You'll find small and mid size firms using more technology, but you'll also find that the more highly a company thinks of itself, the more it thinks it needs a large firm (which will bring its legacy processes, because they do work, even if not entirely efficient). Nobody gets fired for hiring Skadden, but then you also don't get to bitch when they do things the way they have for the last 50 years either. They didn't bring in $2.5B last year by accident - they're effective, and are going to be averse to process change if it risks outcomes.

If you're working on tech in this space, you also need to be aware of that. It's a tough sell to larger firms. They won't sacrifice outcomes or billables because it's all working really well for them, and they always have a glut of un/underemployed contract attorneys if they just need to throw highly educated bodies at a problem.



Isn't this just evidence that the old school is ripe for disruption?

If a startup like Atrium can streamline legal workflows, then new school firms don't need to bill for writing that status memo.

That should lower prices and attract more customers.
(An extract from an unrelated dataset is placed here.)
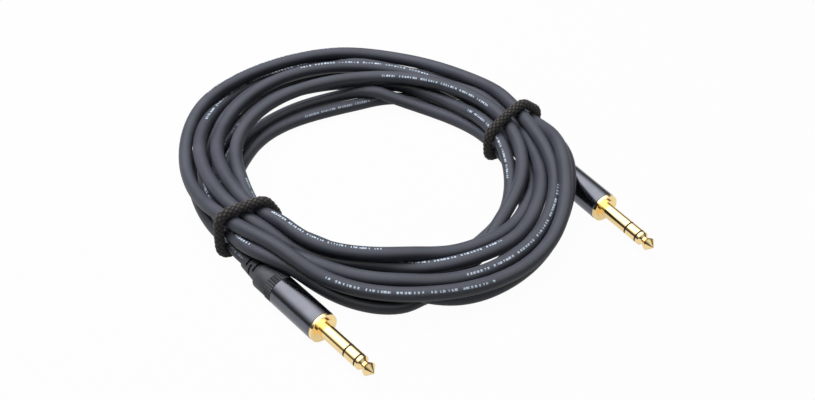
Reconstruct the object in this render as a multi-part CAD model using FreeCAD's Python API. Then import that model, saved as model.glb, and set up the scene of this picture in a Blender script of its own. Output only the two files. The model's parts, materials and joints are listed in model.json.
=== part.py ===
"""Coiled audio cable with a three-pole 6.35 mm plug at each end and two elastic ties.

Millimetres, +Z up. The cable lies on the plane Z = 0. The origin is on that plane, at the middle of the
box round the two plugs and the two ties. Each plug is drawn along +X, with its pin's shoulder at zero and
its point at +X, and is then turned and moved to where it lies.
"""
import FreeCAD, Part
import math
import os

os.makedirs("parts", exist_ok=True)

V = FreeCAD.Vector

# ---- Driving dimensions ----

# Clearances, radial unless said
snug = 0.02            # contacts and insulators inside the pin
seat = 0.05            # spigot and liner in the shell
thread_play = 0.07     # nut's thread in the shell
cord_play = 0.10       # nut and bend relief on the cord
grip_play = 0.05       # open chuck on the cord
end_gap = 0.1          # along the axis, between pieces that stop against each other

# Pin
pin_radius = 6.35 / 2
pin_length = 30.5      # shoulder to point
point_length = 8.4     # tip contact
ring_length = 5.6      # ring contact
spacer_length = 0.9    # each black ring
spacer_recess = 0.05
rod_radius = 0.9
tube_wall = 0.45       # insulating tubes and ring tube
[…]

Seems like a win/win.


Lowering prices on mid-top tier legal work won't attract more customers, demand is largely inelastic. And their customers, who are fortune X00 types, don't really care about the cost. Oh, sure, they bitch and moan about bills and write op eds about how law firms are terrible and the billable hour is bad. But, in the end, like OP says, companies routinely go back to the same crop of biglaw firms. There is no such thing as 'disruption' in this industry, it never has been disrupted.


The only disruption that occurred was 2008-2011 or so, when the economy tanked and demand for legal services took a fall. Except most biglaw partners realized their labor model could change without consequence - they laid off tons of associates and when the demand came back, they replaced them with contract attorneys, paralegals, some offshore, some software and a small number of actual associate attorneys. It turns out what their 1st and 2nd year associates were doing was largely replaceable at a much lower cost.

That's the opportunity - but it's really hard when instead of software they can go get an actual living, breathing attorney to work on contract for $25-35 an hour. More in California because of their OT laws, so maybe that's where the opportunity exists initially for disruption.

Critically, though, I don't think anyone's figured out how to charge billable hours for what your software does. Since you can still bill contract attorneys out at 3x what you pay them, it's tough going.


In many other industries, yes. In law, not as much as you'd think.

Big law firms aren't really looking for efficiency. They charge for every 10th minute that they're doing something. If they have more work than they can handle, they'll hire more associates at lockstep salaries based on their "year" - or contract attorneys at less than half that if they only need some spare capacity to do rote tasks. Their labor costs are known and very stable, and with the sheer number of underemployed lawyers out there, it's going to stay that way. No matter what, they're billing those associates or contract attorneys at far more than they're paying them. And the kicker is, the culture of "prestige" in the industry will basically prevent the largest firms from ever marketing that they'll do the same work in fewer hours. They don't pitch on a lower bill than their competitors, they pitch on expertise in a given area of law and a favorable track record of outcomes from similarly sized/situated clients. And because of that, few GCs want to take a chance on a firm doing things differently.

I'm not saying there isn't a place for Atrium - I'm not saying it's a hard sell to be negative. I really want them to succeed. It's just more likely to be in the small and mids where their clients do apply more pricing pressure, and maybe eventually in the larger firms if it really catches on. I think there's also an in-house play, because in-house counsel is often stretched pretty thin and needs better tooling to manage internal workloads and its supervision of outside counsel.


> They charge for every 10th minute that they're doing something

Every 10 minutes? Every large law firm I'm aware of bills by the sixes.


He means every 1/10th of an hour. Thought plenty of firms try pushing for 1/4th hour billing.